The bottom line is that the POCO F3 is powerful only on paper. In actual use, the software holds it back from reaching its true potential.
- Bluetooth: I saw terrific Bluetooth audio performance with the POCO F3. I was able to walk around my apartment while leaving my phone on my desk and barely heard so much as a skip.
- Speakers: There are two speaker grilles: one on top and one on the bottom. This enables a loud audio experience with true stereo sound. The audio could use a bass boost, but that’s almost always a problem with smartphone speakers. All in all, though, the audio from this device is great.
- In the box: Inside the box of a POCO F3, you’ll find a clear case, a 33W charger, a USB-C cable, and a 3.5mm dongle. That last item is a nice touch.
- Fingerprint reader: The capacitive fingerprint sensor that doubles as a power button is astoundingly fast. Pretty much every time I touched it, the phone would instantly turn on. I was very impressed.
- Video: Capturing video with the POCO F3 is about as good as capturing images: fine under ideal conditions, poor under anything challenging. You can choose between 720p/30fps, 1080p/30fps, 1080p/60fps, or 4K/30fps. The default is 1080p/30fps. You can film using any of the three lenses and there are some cool settings like audio zoom and an anamorphic crop. However, be careful with how you hold the phone, as the bottom microphone is super sensitive and every brush of your palm creates heavy noise.
- Ads: I did see ads while using the phone. Most of the time, they would appear after installing a new app.
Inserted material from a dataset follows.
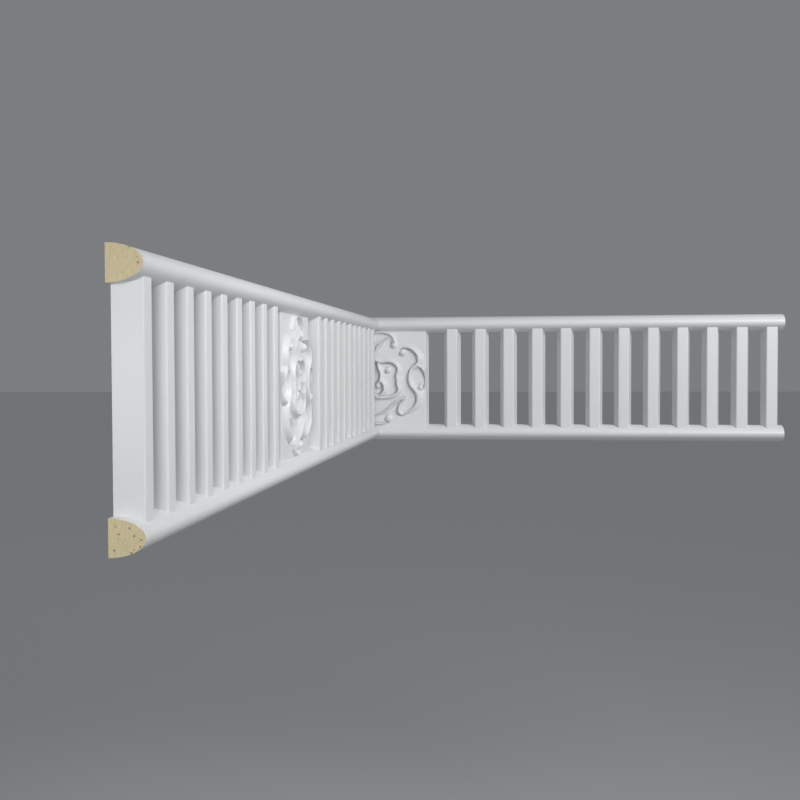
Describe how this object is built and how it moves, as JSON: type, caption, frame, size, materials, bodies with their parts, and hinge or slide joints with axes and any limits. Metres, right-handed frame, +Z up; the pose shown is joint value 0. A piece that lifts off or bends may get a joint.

I also saw a few POCO/Xiaomi ads pop up in my notifications. These were annoying but not as obtrusive as I expected and didn’t show up elsewhere in the UI unlike some equivalent Redmi devices.
- MIUI design: I don’t know if they are bugs or features, but I faced many usability issues with MIUI. For example, when getting a Google reminder in my notification drawer, the “Done” button on the notification was small and hard-left-aligned. Because of this, I was only able to hit it accurately 50% of the time. The other 50% would open up the notification within Google Calendar. This was really annoying. There were lots of little annoyances like that during my time testing the phone.
- Bloatware: There are a ton of pre-installed apps on this phone. Amazon, LinkedIn, Netflix, PUBG Mobile, and on and on. Additionally, there are a lot of Xiaomi/POCO apps. Thankfully, a lot of these can be uninstalled.
POCO F3 specs
FHD+ (2,400 x 1,080)
120Hz refresh rate
360Hz touch sampling rate
Gorilla Glass 5
Qualcomm Snapdragon 870
Min: 6GB LPDDR5
Max: 8GB LPDDR5
Min: 128GB UFS 3.1
Min: 256GB UFS 3.1
No microSD card support
33W fast wired charging
In-box 33W charger
No wireless charging
1) 48MP main
1/2-inch sensor, 1.6μm, ƒ/1.79
2) 8MP ultra-wide
119-degree FoV, ƒ/2.2
3) 5MP "telemacro"
Auto-focus (3cm - 7cm), ƒ/2.4
1) 20MP, ƒ/2.45
No headphone jack
2G: GSM: 850, 900, 1,800, 1,900MHz
3G: WCDMA: 1/2/4/5/8
4G: LTE FDD: 1/2/3/4/5/7/8/12/17/20/28/66
4G: LTE TDD: 38/40/41
5G: n1, n3, n5, n7, n8, n20, n28, n38, n41, n77, n78
Side-mounted fingerprint sensor
Face unlock (insecure)
No IP rating
MIUI 12 for POCO
Dimensions and weight
163.7 x 76.4 x 7.8mm
Arctic White, Night Black, Deep Ocean Blue
Value and competition
As with the original POCO F1, the price of the POCO F3 is one of its standout features. Simply put, you are getting some incredible hardware for very little cash.
Ultimately, the overall value of this phone will depend on what is most important to you. The POCO F3 offers a high-end processor, a terrific display, and a good build. It lacks a solid software experience, a great camera, and super-long battery life, though. If you value those last three items, there are other phones out there at a similar price point that will deliver.
See also: The best phones under £500 in the UK
At the same entry price as the POCO F3, you have the just-launched Samsung Galaxy A52. It would offer a better software experience with more frequent updates and assurance of three years of Android upgrades. It also offers an IP67 rating, expandable storage, and a headphone jack. However, it only has a 90Hz display refresh rate and lacks 5G access, not to mention that Snapdragon 870 chipset.
If you’re willing to spend a bit more, the Google Pixel 4a 5G offers 5G support (naturally) as well as the brilliant Pixel UI software. It will receive years of Android upgrades and has some of the best camera software available on any phone. Once again, though, you’ll miss out on the fast processor and high refresh rate display.
POCO F3 review: The verdict
On paper, the POCO F3 seems too good to be true. A super-fast chipset paired with an incredible display wrapped in a premium-feeling chassis for €349? How is that even possible?
Unfortunately, you find out which corners got cut as soon as you’re introduced to the phone’s software, which is buggy and messy. Granted, software updates could fix many of the problems I discovered. But POCO doesn’t have the best track record when it comes to keeping its phones up-to-date.
The POCO F3 has an awesome display and a powerful chipset. But they don't mean anything without good software.
Our verdict here is that this phone would be great for people who prize processing power and display quality over anything else. Specifically, that would mean gamers and heavy multitaskers. For people who don’t fit those categories, we’d suggest skipping this phone. Instead, grab a similarly priced less-powerful phone from manufacturers with better software and better track records for addressing issues within that software. That means Samsung, Google, or even OnePlus if you’re in a market where the OnePlus Nord is available.
That all being said, this phone shows the promise of POCO. If the company could really break away from Xiaomi and create its own unique software experience, it could become a titan in the mid-range market. As it stands now, though, the company is relying too much on specs and not enough on delivering a quality overall experience.